When I got my first job out of college in the early 1970s, I was hired at a major bank and almost immediately had my starting salary cut nearly in half. Why? Because my boss said I'd leave anyway to have a baby, so what was the point of paying me that much. (Can you believe it? And it was not that much to begin with). I was actually threatened when I became pregnant during my job training that the company paid for, because it was assumed that the training was a waste of their money (it wasn't, of course; I went on to a successful career in banking). I juggled work and family and the accompanying stresses. I was one of those super moms making cupcakes at 4 a.m. As a single mom I did do it all but I always felt inadequate. When the nanny called with a problem she couldn't solve, I had to come up with crazy make-dos until I could get home. Somehow we all survived but it was very tough.
Fast forward 40 years and is it really that different? In terms of corporate life, not so much.
Women know that we deserve equal treatment and pay in the workplace -- yet the gender gap in income still exists (women currently earn 82 percent of what their male counterparts make).
Not all women have the means to lean in the way Ms. Sandberg can. She's the COO with a net worth of nearly $1 billion. Her husband is the CEO of Survey Monkey. She can afford to do anything she wants. Many women don't have resources at the ready when it's time to have the baby or go back to work. Rich women can lean in any time; the rest of the female workforce has to wait until Corporate America steps up and leans in as well -- instead of passively pushing us out.
Rosa Brooks said it very well in her Washington Post blog. Sheryl Sandberg can outsource all her family's needs and has tremendous flexibility as the COO of Facebook. Most women who are trying to maintain leadership positions and raise a family are torn in too many directions, they're tired, distracted, and are falling over from basically holding two jobs (work and family). It's time, in her words, to "recline."
A study by the worldwide accounting firm Grant Thornton found the proportion of women in the most senior roles globally is 24 percent and 23 percent in North America -- about the same as it was before the Great Recession (you'll be amazed at the high figures from some countries so check it out). Only 12 percent of companies around the world have female CEOs. The study's creators suggest that "women's ascent up the corporate ladder has returned to its 'natural level' following the financial crisis ...." So either the glass ceiling has yet to be shattered, or many women are just opting to take a less demanding role. For many, the lifestyle ROI isn't there. Let's look at a few factors that keep women from leaning in (if that's what they in fact even want).
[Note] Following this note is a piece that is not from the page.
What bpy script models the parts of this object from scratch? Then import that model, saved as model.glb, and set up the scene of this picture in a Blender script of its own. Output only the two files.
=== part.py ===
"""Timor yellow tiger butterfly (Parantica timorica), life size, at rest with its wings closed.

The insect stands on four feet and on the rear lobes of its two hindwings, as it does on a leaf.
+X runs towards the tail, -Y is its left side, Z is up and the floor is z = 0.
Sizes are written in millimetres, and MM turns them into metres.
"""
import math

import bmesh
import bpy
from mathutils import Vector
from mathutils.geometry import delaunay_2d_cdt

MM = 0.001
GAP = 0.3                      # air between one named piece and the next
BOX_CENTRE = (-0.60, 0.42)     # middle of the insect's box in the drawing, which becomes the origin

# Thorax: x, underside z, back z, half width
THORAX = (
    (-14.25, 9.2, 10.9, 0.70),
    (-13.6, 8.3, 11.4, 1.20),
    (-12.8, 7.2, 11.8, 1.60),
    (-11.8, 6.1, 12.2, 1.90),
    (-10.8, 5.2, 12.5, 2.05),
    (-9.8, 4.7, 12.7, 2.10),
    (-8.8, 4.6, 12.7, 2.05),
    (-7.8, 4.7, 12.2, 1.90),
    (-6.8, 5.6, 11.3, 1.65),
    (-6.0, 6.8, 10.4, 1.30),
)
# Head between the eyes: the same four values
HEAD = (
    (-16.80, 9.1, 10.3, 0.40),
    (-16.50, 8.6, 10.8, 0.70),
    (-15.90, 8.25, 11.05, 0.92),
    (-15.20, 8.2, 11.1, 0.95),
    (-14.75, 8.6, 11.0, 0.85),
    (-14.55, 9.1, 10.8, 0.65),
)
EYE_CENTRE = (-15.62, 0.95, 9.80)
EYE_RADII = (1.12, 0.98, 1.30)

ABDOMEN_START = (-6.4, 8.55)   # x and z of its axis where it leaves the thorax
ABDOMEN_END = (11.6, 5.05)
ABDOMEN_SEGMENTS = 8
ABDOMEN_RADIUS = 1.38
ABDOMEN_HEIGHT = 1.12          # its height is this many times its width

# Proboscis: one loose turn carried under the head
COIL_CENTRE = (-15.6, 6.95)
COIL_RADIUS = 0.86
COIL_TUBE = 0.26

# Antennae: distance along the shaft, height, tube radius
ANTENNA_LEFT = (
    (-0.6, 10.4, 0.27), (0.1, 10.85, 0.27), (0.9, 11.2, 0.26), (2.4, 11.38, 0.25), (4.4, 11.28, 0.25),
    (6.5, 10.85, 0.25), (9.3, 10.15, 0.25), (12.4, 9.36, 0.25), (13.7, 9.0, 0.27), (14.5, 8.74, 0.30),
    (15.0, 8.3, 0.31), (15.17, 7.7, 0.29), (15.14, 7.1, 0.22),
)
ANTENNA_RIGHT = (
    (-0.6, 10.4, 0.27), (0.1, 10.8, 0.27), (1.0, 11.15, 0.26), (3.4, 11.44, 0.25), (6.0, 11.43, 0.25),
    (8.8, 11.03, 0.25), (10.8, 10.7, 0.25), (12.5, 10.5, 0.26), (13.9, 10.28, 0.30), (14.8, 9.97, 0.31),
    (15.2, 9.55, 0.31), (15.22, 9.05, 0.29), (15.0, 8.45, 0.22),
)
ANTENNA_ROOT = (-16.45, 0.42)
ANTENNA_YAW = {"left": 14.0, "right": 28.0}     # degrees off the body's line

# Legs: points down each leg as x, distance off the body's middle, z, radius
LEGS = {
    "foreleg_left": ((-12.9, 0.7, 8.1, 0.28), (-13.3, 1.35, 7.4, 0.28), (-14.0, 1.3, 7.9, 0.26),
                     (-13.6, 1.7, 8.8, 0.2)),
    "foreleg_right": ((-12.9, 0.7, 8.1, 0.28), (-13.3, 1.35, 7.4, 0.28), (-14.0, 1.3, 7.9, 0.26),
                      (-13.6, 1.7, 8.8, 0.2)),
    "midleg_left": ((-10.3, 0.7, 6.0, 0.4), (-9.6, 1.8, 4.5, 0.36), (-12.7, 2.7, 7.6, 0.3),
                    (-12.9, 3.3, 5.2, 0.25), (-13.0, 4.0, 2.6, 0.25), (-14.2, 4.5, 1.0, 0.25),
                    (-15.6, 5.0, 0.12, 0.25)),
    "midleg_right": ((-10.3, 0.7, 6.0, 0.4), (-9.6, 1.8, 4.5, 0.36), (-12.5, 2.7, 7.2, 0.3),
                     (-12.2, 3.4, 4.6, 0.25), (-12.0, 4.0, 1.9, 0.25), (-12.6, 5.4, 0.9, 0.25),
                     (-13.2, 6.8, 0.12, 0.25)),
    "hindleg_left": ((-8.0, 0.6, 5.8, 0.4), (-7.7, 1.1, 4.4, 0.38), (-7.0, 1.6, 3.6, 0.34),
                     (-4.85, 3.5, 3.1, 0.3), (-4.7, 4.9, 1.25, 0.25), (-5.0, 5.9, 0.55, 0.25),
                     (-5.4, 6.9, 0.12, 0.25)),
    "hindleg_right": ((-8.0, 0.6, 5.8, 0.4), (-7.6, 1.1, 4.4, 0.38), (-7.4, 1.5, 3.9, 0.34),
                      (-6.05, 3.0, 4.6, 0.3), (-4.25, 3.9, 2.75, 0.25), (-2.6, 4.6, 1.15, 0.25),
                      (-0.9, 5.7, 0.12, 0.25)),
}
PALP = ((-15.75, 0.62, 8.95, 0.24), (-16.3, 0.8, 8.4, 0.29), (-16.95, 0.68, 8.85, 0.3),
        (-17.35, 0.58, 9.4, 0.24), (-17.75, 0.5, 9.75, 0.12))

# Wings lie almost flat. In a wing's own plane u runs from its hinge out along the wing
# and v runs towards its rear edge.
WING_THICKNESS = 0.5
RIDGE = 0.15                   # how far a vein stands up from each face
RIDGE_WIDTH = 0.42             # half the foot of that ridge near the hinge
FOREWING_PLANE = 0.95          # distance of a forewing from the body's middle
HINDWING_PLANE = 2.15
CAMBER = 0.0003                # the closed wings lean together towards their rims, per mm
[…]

It's time for employers to lean in and step up
Corporate America and our government simply don't support leaning in. The U.S. has no mandated paid family leave (only 12 weeks of unpaid leave) and only a small percentage of workers get paid leave as an employee benefit through work. Most companies don't offer onsite childcare or daycare vouchers. Without paid benefits to enjoy the early months of motherhood without financial worries, or other support for working families, it's no wonder many women opt out of their careers temporarily (which often results in derailment) or take a different route in order to be able to work and raise a family at the same time.
Climbing up the corporate ladder today means being connected to the office all the time, married to your work, which leaves precious little time for quality family time. Some mothers (and fathers) might not want to deal with extremely long work hours, then rush home to catch a quick bedtime story with the kids before collapsing. They leave the house before anyone is up, miss soccer games or ballet recitals because of their commitment to work and what it takes to rise to the top. They basically come home to a second job if they don't have full-time help. It's no wonder more women aren't leaning in - and even if they do, then what?
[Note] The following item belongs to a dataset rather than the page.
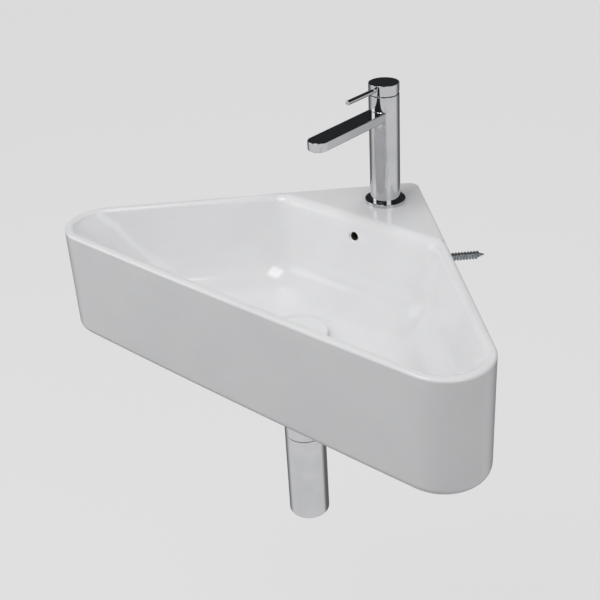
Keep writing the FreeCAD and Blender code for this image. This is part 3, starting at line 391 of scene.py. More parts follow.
def sweepPoints(centre, radius, first, last, count):
    turns = [first + (last - first) * i / count for i in range(count + 1)]
    return [(centre[0] + radius * math.cos(turn), centre[1] + radius * math.sin(turn)) for turn in turns]


def between(start, end, count):      # points strictly between two points
    return [tuple(a + (b - a) * i / count for a, b in zip(start, end)) for i in range(1, count)]


def raised(outline, height):
    return [(x, y, height) for x, y in outline]


def besideWall(side, along, out, height):        # this far along a wall from the corner, and out of it
    return (side * (along - out) / rootTwo, -(along + out) / rootTwo, height)


# basin

basin = {"frontReach": 348.4, "frontBow": 14600, "frontSetback": 0.5, "height": 129.5, "cornerRound": 47.5,
         "backRound": 12, "leastRound": 3, "rimWidth": 10, "rimOuterRound": 3, "bottomRound": 10,
         "levels": (-20, -45, -70, -98), "bowlBack": 125, "bowlLean": 17, "bowlDepth": 103.5,
         "floorRound": 52, "bowlLevels": (20, 30, 42), "aboveRound": 8, "cornerTop": 37.5, "cornerFloor": 62,
         "backCornerTop": 32, "backCornerFloor": 58, "roundFront": 3.2, "roundSides": 4.4, "roundBack": 11,
         "wasteBack": 231.7, "seatTop": 46, "wasteHole": 46, "tapHole": 35, "tapBack": 66, "deck": 14,
         "panel": 12, "pocketFront": 105, "lip": 25, "recess": 8, "lipRound": 1.5,
         "overflowHole": 10, "overflowDrop": 22.5, "overflowRound": 1.6, "duct": 9, "ductBack": 117,
         "ductFoot": 98, "ductTop": 4.9, "ductReach": 21, "fixingHole": 16, "fixingAlong": 100,
         "fixingDrop": 55}
# points on the bowl's outline: from which the edge turns from its back round to its side round, and over
# how many, then the same from its side round to its front round
edgeTurns = {"back": 20, "backOver": 16, "front": 46, "frontOver": 14}
cutPast = 5              # how far a cutting tool runs past the surface
# the waste's seat in the floor: (outwards from its rim, below the floor)
seatSteps = ((3, 0), (1, 0.12), (-1, 0.42), (-5, 1.15), (-9, 1.75), (-11, 1.95), (-13, 2))


def frontHalf(wallInset, frontInset, radius):    # left front corner and half the bowed front
    middleY = basin["frontBow"] - basin["frontReach"]
    reach = basin["frontBow"] - frontInset
    offset = rootTwo * (radius + wallInset) + middleY
    x = (offset - math.sqrt(2 * (reach - radius) ** 2 - offset ** 2)) / 2
    centre = (x, x - rootTwo * (radius + wallInset))
    toFront = math.atan2(centre[1] - middleY, centre[0])
    corner = sweepPoints(centre, radius, math.radians(135), toFront + 2 * math.pi, 18)
    front = sweepPoints((0, middleY), reach, toFront, -math.pi / 2, 20)
    return corner + front[1:]


def closeOutline(left):              # the left half, from back middle to front middle, and its mirror
    right = [(-x, y) for x, y in reversed(left[1:-1])]
    return left + right


def bodyOutline(wallInset, frontInset, radius):
    backRadius = max(basin["backRound"] - wallInset, basin["leastRound"])
    backCentre = (0, -rootTwo * (wallInset + backRadius))
    back = sweepPoints(backCentre, backRadius, math.pi / 2, math.radians(135), 8)
    front = frontHalf(wallInset, frontInset, radius)
    return closeOutline(back + between(back[-1], front[0], 30) + front)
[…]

Not everyone has a spouse who supports and understands being married to your work and for some, all the money in the world isn't necessarily worth the stresses and strains that corporate climb can put on individuals and families. Honestly, how many women really want to juggle client meetings, white papers, and presentations with ordering little Sally's custom birthday cake while figuring out how to get to that parent-teacher conference? It's just too exhausting.
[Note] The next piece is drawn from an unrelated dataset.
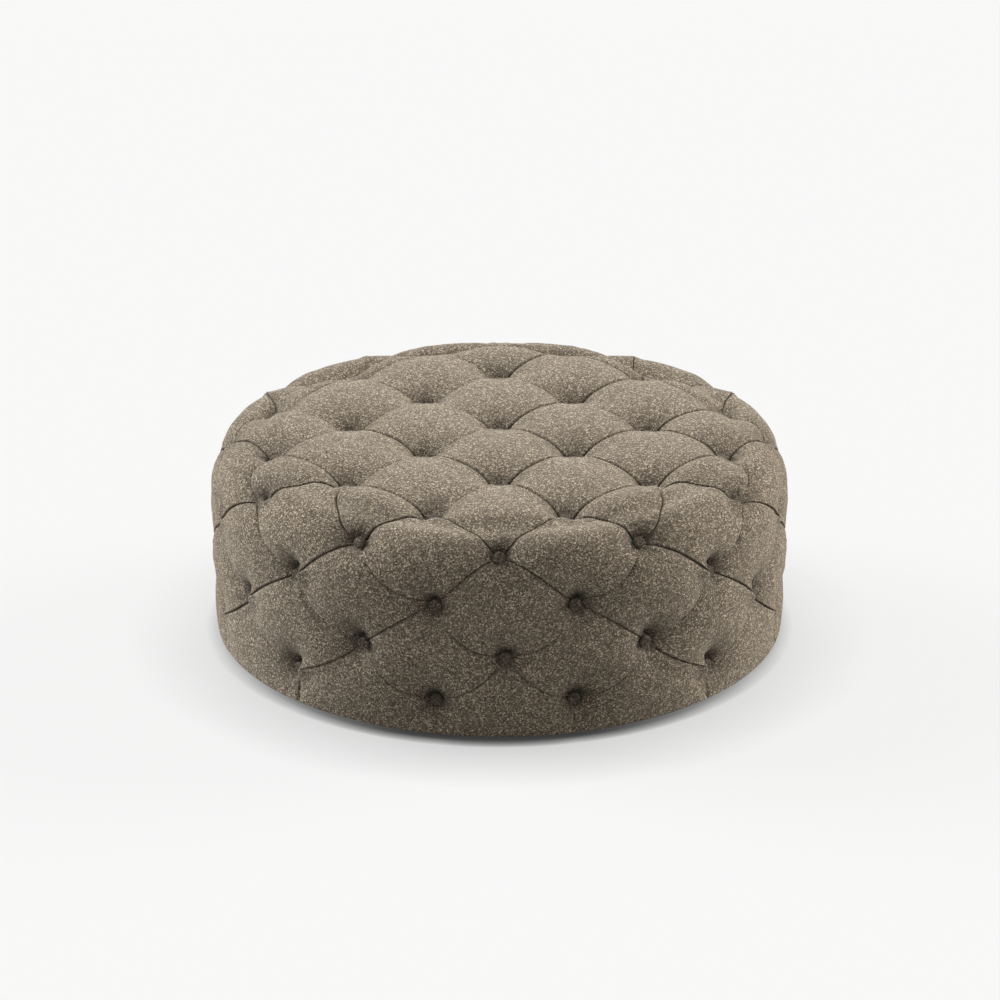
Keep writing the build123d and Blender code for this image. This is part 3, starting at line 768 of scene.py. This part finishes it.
def pit_shade(tuft, past, steep, aside):
    """The painted shade round a button, which reaches farther on its open side and away from the front.
    """
    reach = PIT_SHADE_REACH * (1 + PIT_SHADE_ASIDE * aside)
    reach = reach * (1 - PIT_SHADE_LEAN * steep.clip(-1, 1))
    fade = np.exp(-(np.maximum(past - PIT_OPEN, 0) / reach))
    most = TOP_PIT_SHADE if tuft.on_top else SIDE_PIT_SHADE
    return fade * (PIT_SHADE_LEVEL - PIT_SHADE_TILT * steep) * most


def make_object(name, bm, material):
    """An object from a bmesh, smooth shaded."""
    mesh = bpy.data.meshes.new(name)
    bm.to_mesh(mesh)
    bm.free()
    mesh.polygons.foreach_set("use_smooth", [True] * len(mesh.polygons))
    piece = bpy.data.objects.new(name, mesh)
    bpy.context.scene.collection.objects.link(piece)
    mesh.materials.append(material)
    return piece


# Materials
def add_node(tree, kind, inputs=None, **settings):
    """A shader node with its settings and the values of its inputs."""
    node = tree.nodes.new("ShaderNode" + kind)
    for name, value in settings.items():
        setattr(node, name, value)
    for name, value in (inputs or {}).items():
        node.inputs[name].default_value = value
    return node


def new_group(name, inputs, outputs):
    """A node group with named sockets, and its input and output nodes."""
    tree = bpy.data.node_groups.new(name, "ShaderNodeTree")
    for direction, sockets in (("INPUT", inputs), ("OUTPUT", outputs)):
        for socket, kind in sockets.items():
            tree.interface.new_socket(name=socket, in_out=direction, socket_type="NodeSocket" + kind)
    return tree, tree.nodes.new("NodeGroupInput"), tree.nodes.new("NodeGroupOutput")


def new_material(name, inputs):
    """A material with a Principled BSDF of the given inputs, and its tree and shader."""
    material = bpy.data.materials.new(name)
    material.use_nodes = True
    tree = material.node_tree
    tree.nodes.clear()
    output = add_node(tree, "OutputMaterial")
    shader = add_node(tree, "BsdfPrincipled", inputs)
    tree.links.new(shader.outputs["BSDF"], output.inputs["Surface"])
    return material, tree, shader


def place_group(tree, group):
    """A node group in a material's tree, fed with the piece's own coordinates."""
    node = add_node(tree, "Group", node_tree=group)
    coordinates = add_node(tree, "TexCoord")
    tree.links.new(coordinates.outputs["Object"], node.inputs["Place"])
    return node


def make_uneven_tone():
    """A group that makes a tone a little darker and lighter over the surface."""
    sockets = {"Place": "Vector", "Tone": "Color"}
    tree, given, result = new_group("uneven tone", sockets, {"Colour": "Color"})
    clouds = add_node(tree, "TexNoise", {"Scale": 60})
    strength = add_node(tree, "Mix", {"A": 0.85, "B": 1.12})
    toned = add_node(tree, "Mix", data_type="RGBA", blend_type="MULTIPLY")
    toned.inputs["Factor"].default_value = 1
    tree.links.new(given.outputs["Place"], clouds.inputs["Vector"])
    tree.links.new(clouds.outputs["Fac"], strength.inputs["Factor"])
    tree.links.new(given.outputs["Tone"], toned.inputs["A"])
    tree.links.new(strength.outputs["Result"], toned.inputs["B"])
    tree.links.new(toned.outputs["Result"], result.inputs["Colour"])
    return tree


def make_looped_wool():
    """A group for the cloth: light flecks on a darker ground, darkened by a share of painted shade, and
    their relief.
    """
    sockets = {"Place": "Vector", "Painted shade": "Float"}
    tree, given, result = new_group("looped wool", sockets, {"Colour": "Color", "Relief": "Float"})
    curl = add_node(tree, "TexNoise", {"Scale": 380, "Detail": 2})
    shift = add_node(tree, "Mix", data_type="VECTOR")
    shift.inputs["Factor"].default_value = 0.0020
    fleck = add_node(tree, "TexVoronoi", {"Scale": 530})
    tone = add_node(tree, "SeparateColor")
    ramp = add_node(tree, "ValToRGB")
    ramp.color_ramp.elements[0].color = (0.062, 0.049, 0.035, 1)
    ramp.color_ramp.elements[1].color = (0.70, 0.60, 0.46, 1)
    for place, colour in ((0.40, (0.155, 0.128, 0.096, 1)), (0.78, (0.240, 0.201, 0.154, 1))):
        ramp.color_ramp.elements.new(place).color = colour
    # Painted shade: this mix draws the cloth's colour towards the dark tone below, by the share given
    with_painted_shade = add_node(tree, "Mix", data_type="RGBA", blend_type="MULTIPLY")
    with_painted_shade.inputs["B"].default_value = (0.10, 0.095, 0.09, 1)
    tree.links.new(given.outputs["Place"], curl.inputs["Vector"])
    tree.links.new(given.outputs["Place"], shift.inputs["A"])
    tree.links.new(curl.outputs["Color"], shift.inputs["B"])
    tree.links.new(shift.outputs["Result"], fleck.inputs["Vector"])
    tree.links.new(fleck.outputs["Color"], tone.inputs["Color"])
    tree.links.new(tone.outputs["Red"], ramp.inputs["Fac"])
    tree.links.new(given.outputs["Painted shade"], with_painted_shade.inputs["Factor"])
    tree.links.new(ramp.outputs["Color"], with_painted_shade.inputs["A"])
    tree.links.new(with_painted_shade.outputs["Result"], result.inputs["Colour"])
    tree.links.new(fleck.outputs["Distance"], result.inputs["Relief"])
    return tree


uneven_tone = make_uneven_tone()
looped_wool = make_looped_wool()


def plain(name, colour, roughness, metallic=0.0):
    """A one-colour finish with an uneven tone."""
    material, tree, shader = new_material(name, {"Roughness": roughness, "Metallic": metallic})
    tone = place_group(tree, uneven_tone)
    tone.inputs["Tone"].default_value = (*colour, 1)
    tree.links.new(tone.outputs["Colour"], shader.inputs["Base Color"])
    return material


def boucle(name, painted_shade=None):
    """The looped wool with painted shade, given evenly or, if none is given, taken from the mesh's shade
    attribute.
    """
    finish = {
        "Roughness": 0.95,
        "Specular IOR Level": 0.15,
        "Sheen Weight": 0.2,
        "Sheen Roughness": 0.6,
        "Sheen Tint": (0.62, 0.58, 0.52, 1),
    }
    material, tree, shader = new_material(name, finish)
    wool = place_group(tree, looped_wool)
    if painted_shade is None:
        shade = add_node(tree, "Attribute", attribute_name="shade")
        tree.links.new(shade.outputs["Fac"], wool.inputs["Painted shade"])
    else:
        wool.inputs["Painted shade"].default_value = painted_shade
    bump = add_node(tree, "Bump", {"Strength": 0.7, "Distance": 0.0009}, invert=True)
    tree.links.new(wool.outputs["Colour"], shader.inputs["Base Color"])
    tree.links.new(wool.outputs["Relief"], bump.inputs["Height"])
    tree.links.new(bump.outputs["Normal"], shader.inputs["Normal"])
    return material


boucle_material = boucle("boucle")
# The buttons' cloth gets an even painted shade, for the shade of the pits they sit in
button_material = boucle("button cloth", painted_shade=0.70)
twine_material = plain("twine", (0.55, 0.48, 0.36), 0.85)
dust_material = plain("dust cloth", (0.018, 0.018, 0.019), 0.95)
nylon_material = plain("nylon", (0.02, 0.02, 0.021), 0.45)
staple_material = plain("staple steel", (0.55, 0.55, 0.56), 0.35, 1.0)
zinc_material = plain("zinc steel", (0.50, 0.50, 0.48), 0.4, 1.0)
plywood_material = plain("plywood", (0.56, 0.40, 0.24), 0.6)
softwood_material = plain("softwood", (0.62, 0.45, 0.27), 0.6)
wadding_material = plain("wadding", (0.80, 0.79, 0.76), 0.95)
foam_material = plain("foam", (0.72, 0.66, 0.45), 0.9)

finishes = {
    "buttons": button_material,
    "ties": twine_material,
    "toggles": softwood_material,
    "screws": zinc_material,
    "nails": zinc_material,
    "staples": staple_material,
    "glide": nylon_material,
    "dust_cover": dust_material,
    "deck": plywood_material,
    "base_ring": plywood_material,
    "panel": plywood_material,
    "rail": softwood_material,
    "batten": softwood_material,
    "post": softwood_material,
    "wadding": wadding_material,
    "foam": foam_material,
}


def finish_for(name):
    """The finish of a CAD node, by its last word for small parts, or else by the longest known word."""
    words = [word for word in finishes if word in name]
    if name.endswith(("_staples", "_screws", "_nails", "_buttons", "_ties", "_toggles")):
        words = [name.rsplit("_", 1)[1]]
    return finishes[max(words, key=len)]


for name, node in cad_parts.items():
    if name != "tufted_cover":
        for slot in node.material_slots:
            slot.material = finish_for(name)

# Wadding and foam
for name, depth, material, nodes in (
    ("wadding_layer", WADDING_DEPTH, wadding_material, ("wadding",)),
    ("foam_layer", FOAM_DEPTH, foam_material, ("top_foam", "side_foam")),
):
    layer = make_object(name, Skin(INNER_CUTS).finish(depth, detailed=False), material)
    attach(layer, "root")
    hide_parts(*nodes)

# Cover
cover = make_object("cover", Skin(GRID_CUTS).finish(0, detailed=True), boucle_material)
smooth = cover.modifiers.new("smooth", "SUBSURF")
smooth.levels = 1
smooth.render_levels = 1
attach(cover, "root")
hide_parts("tufted_cover")


# Floor and light
def leaning(tree, back, up):
    """A direction that leans away from the camera, so that the floor in front looks at the object."""
    return add_node(tree, "CombineXYZ", {"Y": back, "Z": up}).outputs["Vector"]


def contact_shadow(tree):
    """The floor's tone, with a narrow deep shadow where the object meets it, strongest in front."""
    near = add_node(tree, "AmbientOcclusion", {"Distance": CONTACT_REACH})
    tree.links.new(leaning(tree, *CONTACT_LEAN), near.inputs["Normal"])
    deepened = add_node(tree, "Math", operation="POWER")
    deepened.inputs[1].default_value = CONTACT_POWER
    tree.links.new(near.outputs["AO"], deepened.inputs[0])
    coordinates = add_node(tree, "TexCoord")
    place = add_node(tree, "SeparateXYZ")
    tree.links.new(coordinates.outputs["Object"], place.inputs["Vector"])
    start, end = CONTACT_FADE
    fade = {"From Min": start, "From Max": end, "To Min": CONTACT_LEAST}
    forward = add_node(tree, "MapRange", fade)
    tree.links.new(place.outputs["Y"], forward.inputs["Value"])
    eased = add_node(tree, "Mix", {"A": 1})
    tree.links.new(forward.outputs["Result"], eased.inputs["Factor"])
    tree.links.new(deepened.outputs["Value"], eased.inputs["B"])
    toned = add_node(tree, "Math", operation="MULTIPLY")
    toned.inputs[1].default_value = FLOOR_TONE
    tree.links.new(eased.outputs["Result"], toned.inputs[0])
    return toned.outputs["Value"]


def wide_shadow(tree):
    """A wide weak shadow in front of the object."""
    wide = add_node(tree, "AmbientOcclusion", {"Distance": WIDE_REACH})
    tree.links.new(leaning(tree, *WIDE_LEAN), wide.inputs["Normal"])
    return wide.outputs["Color"]


def add_floor():
    """A wide floor that shows the backdrop's tone and a softened shadow, and throws back less light."""
    mesh = bmesh.new()
    bmesh.ops.create_grid(mesh, x_segments=1, y_segments=1, size=30)
    finish = {"Base Color": (0.76, 0.76, 0.76, 1), "Roughness": 1, "Specular IOR Level": 0}
    material, tree, shader = new_material("floor", finish)
    both = add_node(tree, "Mix", data_type="RGBA", blend_type="MULTIPLY")
    both.inputs["Factor"].default_value = WIDE_SHARE
    tree.links.new(contact_shadow(tree), both.inputs["A"])
    tree.links.new(wide_shadow(tree), both.inputs["B"])
    backdrop = add_node(tree, "Emission")
    tree.links.new(both.outputs["Result"], backdrop.inputs["Color"])
    dim = add_node(tree, "BsdfDiffuse", {"Color": (0.42, 0.42, 0.42, 1)})
    shown = add_node(tree, "MixShader", {"Fac": LIT_SHARE})
    tree.links.new(backdrop.outputs["Emission"], shown.inputs[1])
    tree.links.new(shader.outputs["BSDF"], shown.inputs[2])
    rays = add_node(tree, "LightPath")
    choice = add_node(tree, "MixShader")
    tree.links.new(rays.outputs["Is Camera Ray"], choice.inputs["Fac"])
    tree.links.new(dim.outputs["BSDF"], choice.inputs[1])
    tree.links.new(shown.outputs["Shader"], choice.inputs[2])
    output = next(node for node in tree.nodes if node.type == "OUTPUT_MATERIAL")
    tree.links.new(choice.outputs["Shader"], output.inputs["Surface"])
    make_object("floor", mesh, material)


def add_world():
    """Even light from all round, and the backdrop's tone behind the object."""
    world = bpy.data.worlds.new("studio")
    bpy.context.scene.world = world
    world.use_nodes = True
    tree = world.node_tree
    tree.nodes.clear()
    output = add_node(tree, "OutputWorld")
    seen = add_node(tree, "Background", {"Color": (0.92, 0.92, 0.92, 1)})
    felt = add_node(tree, "Background", {"Color": (1, 0.965, 0.91, 1), "Strength": 0.37})
    rays = add_node(tree, "LightPath")
    mix = add_node(tree, "MixShader")
    tree.links.new(rays.outputs["Is Camera Ray"], mix.inputs["Fac"])
    tree.links.new(felt.outputs["Background"], mix.inputs[1])
    tree.links.new(seen.outputs["Background"], mix.inputs[2])
    tree.links.new(mix.outputs["Shader"], output.inputs["Surface"])


def add_sun(name, azimuth, elevation, spread, strength, colour=(1, 1, 1)):
    """A distant light with soft shadows."""
    light = bpy.data.lights.new(name, "SUN")
    light.color = colour
    light.angle = math.radians(spread)
    light.energy = strength
    lamp = bpy.data.objects.new(name, light)
    source = slope_out(azimuth, elevation)
    lamp.rotation_euler = (-source).to_track_quat("-Z", "Y").to_euler()
    bpy.context.scene.collection.objects.link(lamp)


def add_camera():
    """A camera where the photograph's stood, as far as the fit tells."""
    back = Vector((0, -math.cos(CAMERA_ELEVATION), math.sin(CAMERA_ELEVATION)))
    camera_data = bpy.data.cameras.new("camera")
    camera_data.sensor_width = SENSOR
    camera_data.lens = FOCAL_SHARE * SENSOR
    camera_data.clip_end = FARTHEST
    camera = bpy.data.objects.new("camera", camera_data)
    camera.location = CAMERA_TARGET + back * CAMERA_DISTANCE
    camera.rotation_euler = (-back).to_track_quat("-Z", "Y").to_euler()
    bpy.context.scene.collection.objects.link(camera)
    bpy.context.scene.camera = camera


add_floor()
add_world()
add_sun("left light", azimuth=-116, elevation=24, spread=32, strength=3.95)
add_sun("right light", azimuth=114, elevation=18, spread=32, strength=3.85, colour=(1, 0.965, 0.92))
add_sun("overhead light", azimuth=180, elevation=68, spread=60, strength=0.35)
add_camera()
bpy.context.scene.view_settings.view_transform = "Standard"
Gender roles are changing and the stay-at-home dad trend is growing, but how many men volunteer to change their work life in order to manage the household and schlep the kids to their activities? (And ladies, admit it--how many of you really trust guys to get the job done right?) Women still take all that on instead of relegating those duties to their husbands. And the expense of hiring nannies or housekeepers or paying for daycare cuts into the earnings of many middle-class women. Obviously, the more you make, the more you can afford these services--but then you struggle with worrying about whether your children have had enough mommy/ daddy time, or that the caregivers are not doing a good job, or something happened at daycare and you have to run home to deal with the emergency.
For middle-class working women, they may worry that a significant portion of their paycheck is going to cover these expenses so rather than lean into and own their careers they opt to stay at home for a few years instead if they can afford to do it.
The bottom line? As long as women are the ones having the babies and are more likely to be the ones managing the household as well, they will be the ones dealing with the balancing act between career ambitions and family needs/obligations. Unless there are men who support a structure of real change, corporate rules that support work-life balance and legislation that creates paid family leave, many women will be left struggling with difficult choices rather than rise up the ladder. And until Corporate America catches up with our aspirations and our needs, I think more women will put their human and financial resources elsewhere . . . and choose to lean less.